BENGALURU: In 2002, Serena Chopra first visited Bhutan on a trekking vaction with her friends. She was carrying her manual Hasselblad camera on the trip. Serena got back home with her favoured black and white images that begged her to visit the Himalyan nation again. She subsequently closed down her soft furnishing export business to focus on her photography and writing. Thus began her journey of documenting the lives and times of Bhutan, a decade ago.
Her major travels and treks into the remote interiors of Bhutan were from 2002 to 2007 and then again in 2013.
“In 2002 , Bhutan was a constitutional monarchy and was in its infancy in terms of opening the country to the outside world and to tourism. Many areas in the North East of Bhutan such as Merak and Sakteng where semi nomadic tribes live were considered restricted areas,” she says of her first trip.
Serena was fortunate to have Her Majesty, the Queen Mother of Bhutan Ashi Dorji Wangmo Wangchuck, privilege her with the permission to visit some of these areas back then.
“I like to get to know and be familiar with my subjects before I photograph them,” she says.
Serena travelled the interiors and hidden valleys of the Himalyan kingdom and lived as guest in Bhutanese homes for the project.
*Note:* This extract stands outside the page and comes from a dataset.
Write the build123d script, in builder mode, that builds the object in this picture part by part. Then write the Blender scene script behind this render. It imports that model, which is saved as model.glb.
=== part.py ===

Spanning a period of twelve years of her travel, Bhutan was unexplored, untouched by globalisation and its negative fallout; more than 70 per cent forestation and a rich biodiversity; a strict code of conduct that was jealous of guarding its culture and Bhutanese identity; no cellphones and limited connectivity with roads worked as natural barriers to the onslaught of rapid modernisation.
This meant that she had to often trek at least nine days before she reached a village where she could stay to mingle with the villagers and get to know more about their lives and culture.
“With my guide Kinlay and a local Bhutanese cook and muleteers as my team , we made our way over rugged terrain unexplored by most Bhutanese in those days. We walked through the days and camped in the wilderness at night.” says Serena who has been an entrepreneur for 20 years until in 2004, when she returned to work with photography and journalism.
During the treks, Serena soon became a part of the villages and the lives of the villagers.
“Acceptance came slowly as I revisited various families over the years in far flung villages,” she says.
She became familiar with the joys , trials and tribulations of their lives, their fears, hopes and aspirations and could experience “the pleasure of being more than a welcome guest” in their homes and lives.
“I felt part of the family. In the capital city of Thimphu too I made life long friends,” she says.
The biggest roadblock she says was going back to India to process film and check contact sheets.
Bhutan being a mountainous country meant that she had to cross high passes to access the next valley on foot. The language and dress and various social customs differed in each valley, she says.
“I found that in most regions , traditions were based on the amalgamation of the animalistic rites and rituals of the Bon religion and Buddhist practices,” she adds.
The photographs in her exhibition -- Bhutan Echoes -- are a personal reflection of the relationships and affinity she had to the people and their land. Serena trekked across the remotest of regions in the rugged country, with the same team, for over five years. “It was an experience in reinventing and finding new expression of myself through this journey,” she says.
The travels also had several serendipitous moments that changed her life and brought her closer to Buddhist philosophy.
“Sustained development that values the culture and environment makes Bhutan a precious example not only by comparison with India but for all developing countries,” observes Serena.
She adds that Indians can take lessons from Bhutanese on balancing the infrastructure with our environment.
“We can learn about controlled development , respect for the environment and proudly guarding our cultural identity,” she says. Serena did her post graduation in Journalism and that is when her love affair with photography took steam.